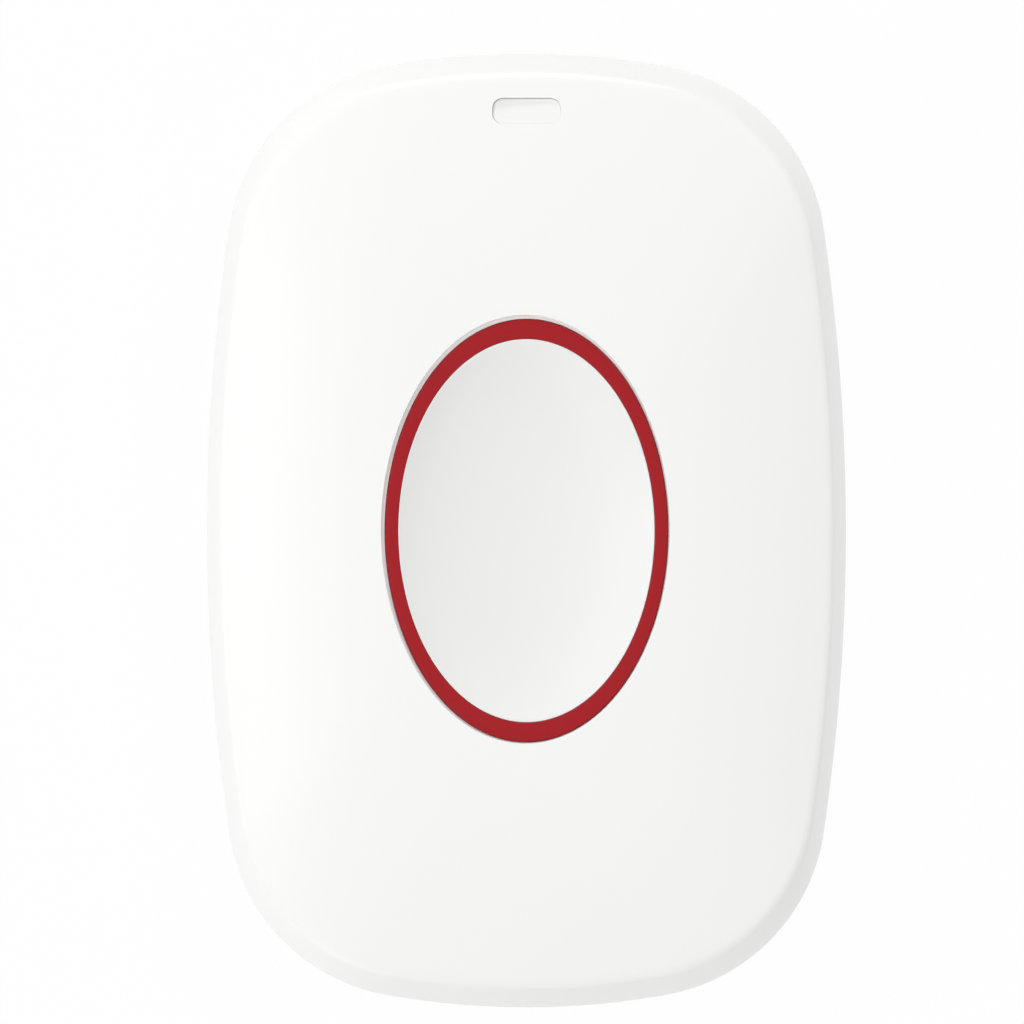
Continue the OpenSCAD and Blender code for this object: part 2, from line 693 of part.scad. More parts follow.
◆ ◆ ◆ ◆ ◆ ◆ ◆
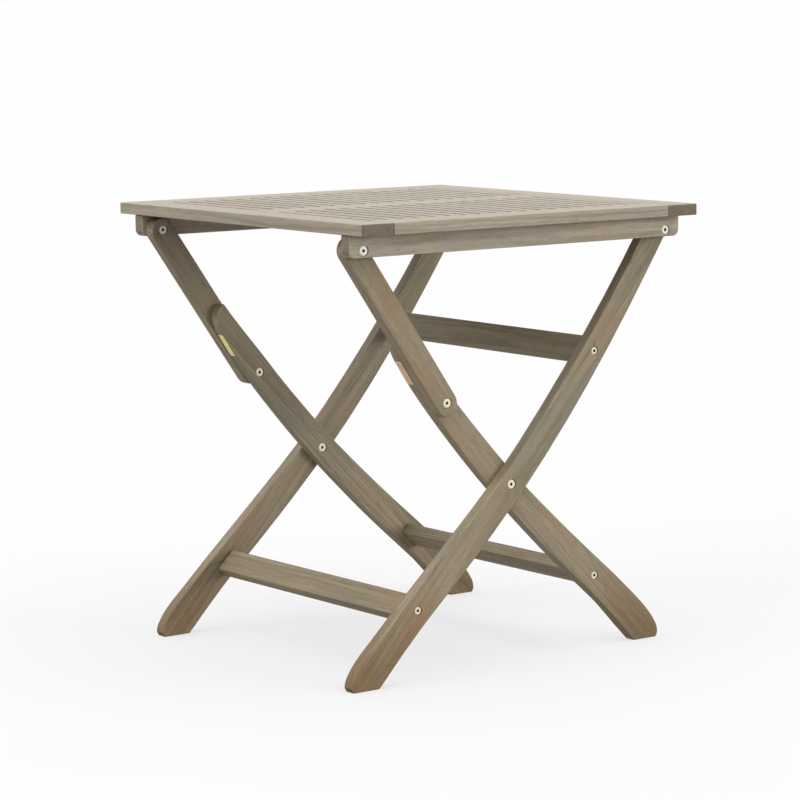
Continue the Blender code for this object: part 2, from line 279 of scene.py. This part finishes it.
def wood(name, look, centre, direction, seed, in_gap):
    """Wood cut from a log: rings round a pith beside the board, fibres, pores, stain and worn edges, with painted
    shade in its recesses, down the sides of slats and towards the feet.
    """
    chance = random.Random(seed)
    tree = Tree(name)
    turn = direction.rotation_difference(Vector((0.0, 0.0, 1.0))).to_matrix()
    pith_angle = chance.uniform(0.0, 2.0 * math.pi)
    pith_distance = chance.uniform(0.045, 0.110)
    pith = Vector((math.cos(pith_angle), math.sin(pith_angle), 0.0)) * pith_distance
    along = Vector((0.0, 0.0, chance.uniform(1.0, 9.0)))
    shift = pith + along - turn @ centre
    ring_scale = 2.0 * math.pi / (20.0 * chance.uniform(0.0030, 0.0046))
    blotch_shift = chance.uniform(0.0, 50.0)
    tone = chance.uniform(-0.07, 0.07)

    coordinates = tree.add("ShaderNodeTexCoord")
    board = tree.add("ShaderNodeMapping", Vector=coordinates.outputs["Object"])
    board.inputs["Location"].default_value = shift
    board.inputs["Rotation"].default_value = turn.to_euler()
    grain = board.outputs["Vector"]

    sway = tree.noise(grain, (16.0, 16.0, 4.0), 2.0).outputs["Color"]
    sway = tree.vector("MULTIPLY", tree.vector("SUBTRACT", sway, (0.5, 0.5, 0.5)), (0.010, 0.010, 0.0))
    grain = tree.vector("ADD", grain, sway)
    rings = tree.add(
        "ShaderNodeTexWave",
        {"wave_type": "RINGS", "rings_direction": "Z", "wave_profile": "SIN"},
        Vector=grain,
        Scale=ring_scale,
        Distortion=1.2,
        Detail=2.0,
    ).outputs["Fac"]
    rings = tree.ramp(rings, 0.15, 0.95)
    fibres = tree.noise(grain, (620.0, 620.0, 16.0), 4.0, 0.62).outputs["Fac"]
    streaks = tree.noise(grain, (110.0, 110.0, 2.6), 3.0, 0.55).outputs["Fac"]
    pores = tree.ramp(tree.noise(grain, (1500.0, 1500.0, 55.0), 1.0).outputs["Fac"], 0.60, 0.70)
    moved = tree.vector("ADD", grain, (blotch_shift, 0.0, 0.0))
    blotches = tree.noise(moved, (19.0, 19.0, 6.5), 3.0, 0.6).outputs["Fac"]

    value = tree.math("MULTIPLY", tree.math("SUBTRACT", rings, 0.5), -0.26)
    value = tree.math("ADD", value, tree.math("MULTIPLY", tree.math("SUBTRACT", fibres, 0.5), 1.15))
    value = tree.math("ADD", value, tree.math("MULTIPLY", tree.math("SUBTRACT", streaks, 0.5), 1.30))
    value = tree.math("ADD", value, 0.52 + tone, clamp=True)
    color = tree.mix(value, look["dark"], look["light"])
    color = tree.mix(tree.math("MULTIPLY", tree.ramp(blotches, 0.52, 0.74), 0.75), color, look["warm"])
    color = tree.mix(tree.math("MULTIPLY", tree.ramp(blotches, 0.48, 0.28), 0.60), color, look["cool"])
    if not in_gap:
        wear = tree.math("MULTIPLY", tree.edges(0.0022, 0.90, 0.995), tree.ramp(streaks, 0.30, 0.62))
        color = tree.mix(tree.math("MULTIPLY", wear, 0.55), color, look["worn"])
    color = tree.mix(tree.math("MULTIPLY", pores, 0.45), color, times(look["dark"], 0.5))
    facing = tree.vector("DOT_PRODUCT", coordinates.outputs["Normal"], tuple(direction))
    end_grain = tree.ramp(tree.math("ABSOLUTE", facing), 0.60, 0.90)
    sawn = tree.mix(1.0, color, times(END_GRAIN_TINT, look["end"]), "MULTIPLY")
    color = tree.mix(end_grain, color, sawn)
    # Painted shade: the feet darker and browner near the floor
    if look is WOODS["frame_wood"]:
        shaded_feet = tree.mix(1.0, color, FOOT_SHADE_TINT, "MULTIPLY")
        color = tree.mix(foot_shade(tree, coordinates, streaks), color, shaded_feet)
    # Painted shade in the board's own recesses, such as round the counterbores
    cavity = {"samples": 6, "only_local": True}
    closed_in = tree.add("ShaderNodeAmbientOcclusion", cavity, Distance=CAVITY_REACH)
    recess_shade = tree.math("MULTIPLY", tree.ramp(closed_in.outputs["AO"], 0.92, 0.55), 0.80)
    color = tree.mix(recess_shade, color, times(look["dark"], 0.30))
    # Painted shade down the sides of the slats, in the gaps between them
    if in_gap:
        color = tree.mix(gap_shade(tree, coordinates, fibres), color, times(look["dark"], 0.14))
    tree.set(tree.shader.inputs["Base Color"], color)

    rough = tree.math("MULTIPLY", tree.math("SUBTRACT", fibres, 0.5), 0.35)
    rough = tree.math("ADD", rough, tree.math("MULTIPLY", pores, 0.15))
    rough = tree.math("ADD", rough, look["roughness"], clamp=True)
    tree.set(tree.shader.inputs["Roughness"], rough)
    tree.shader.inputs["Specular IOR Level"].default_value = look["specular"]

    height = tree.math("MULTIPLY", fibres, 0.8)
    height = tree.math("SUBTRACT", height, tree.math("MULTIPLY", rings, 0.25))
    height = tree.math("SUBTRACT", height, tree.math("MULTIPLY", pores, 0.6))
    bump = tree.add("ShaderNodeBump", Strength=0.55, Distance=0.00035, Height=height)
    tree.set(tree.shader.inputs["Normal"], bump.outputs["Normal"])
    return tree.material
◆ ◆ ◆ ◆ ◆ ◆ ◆
- [STATED GOAL]:
Return the exact lines from the line with "Continue the Blender" to the line with "tone = chance.uniform(-0.07, 0.07)", inclusive of both, with nothing added.

- [FINAL ANSWER]:
Continue the Blender code for this object: part 2, from line 279 of scene.py. This part finishes it.
def wood(name, look, centre, direction, seed, in_gap):
    """Wood cut from a log: rings round a pith beside the board, fibres, pores, stain and worn edges, with painted
    shade in its recesses, down the sides of slats and towards the feet.
    """
    chance = random.Random(seed)
    tree = Tree(name)
    turn = direction.rotation_difference(Vector((0.0, 0.0, 1.0))).to_matrix()
    pith_angle = chance.uniform(0.0, 2.0 * math.pi)
    pith_distance = chance.uniform(0.045, 0.110)
    pith = Vector((math.cos(pith_angle), math.sin(pith_angle), 0.0)) * pith_distance
    along = Vector((0.0, 0.0, chance.uniform(1.0, 9.0)))
    shift = pith + along - turn @ centre
    ring_scale = 2.0 * math.pi / (20.0 * chance.uniform(0.0030, 0.0046))
    blotch_shift = chance.uniform(0.0, 50.0)
    tone = chance.uniform(-0.07, 0.07)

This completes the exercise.